Seeing as you can't use static on a class, the only way to give a 'class' static linkage is to define the type in an anonymous namespace. Otherwise, it will have extern linkage. I put class in quotation marks because a class, which is a type, does not have a linkage, instead it is referring to the linkage of the symbols defined in the class scope (but not the linkage of an object made using the class). This includes static members and methods and non-static methods, but not non-static members as they are only part of the class type definition and do not additionally declare / define actual symbols.
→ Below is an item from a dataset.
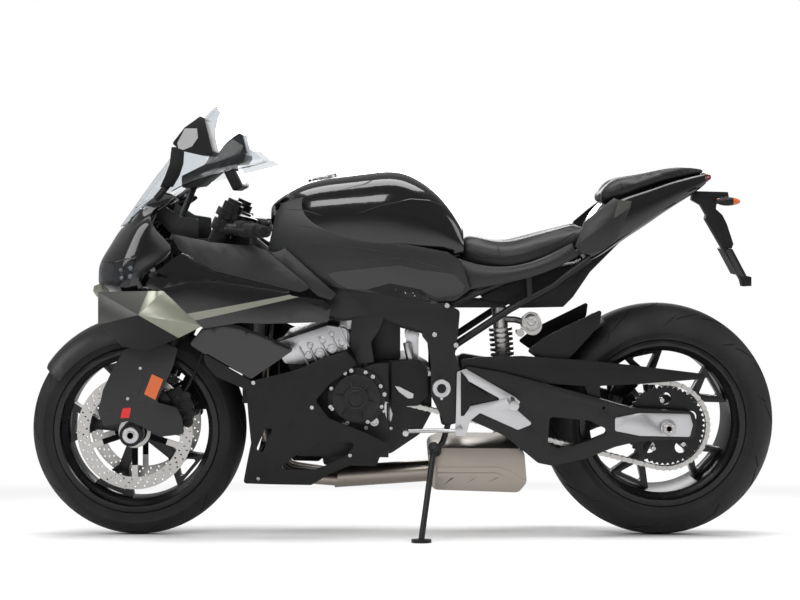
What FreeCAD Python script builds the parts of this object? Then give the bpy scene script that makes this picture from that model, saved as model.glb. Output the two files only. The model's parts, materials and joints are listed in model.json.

The 'class' having static linkage means that the members and methods that would have had external linkage or external comdat linkage now both have static linkage only -- they are now local symbols, although the effect of inline at the compiler level still applies (i.e. it does not emit a symbol if it is not referenced in the translation unit) -- it's just no longer an external comdat symbol at assembler level, it's a local symbol. This is the case even if the member or method of the class is defined out-of-line and out of an anonymous namespace, it will still have static linkage.
If you declare the class type in an anonymous namespace, you will not be able to define the type outside of an anonymous namespace and it will not compile. You need to define it in the same anonymous namespace or a different anonymous namespace in the translation unit (different anonymous namespace doesn't matter because they're all combined into the same anonymous anonymous namespace name _GLOBAL__N_1).
This is the only way to change the linkage of members or methods of a class / struct because static will make it a static member and does not change the linkage, static will be ignored on out of line definitions, and extern is not allowed on class members / functions.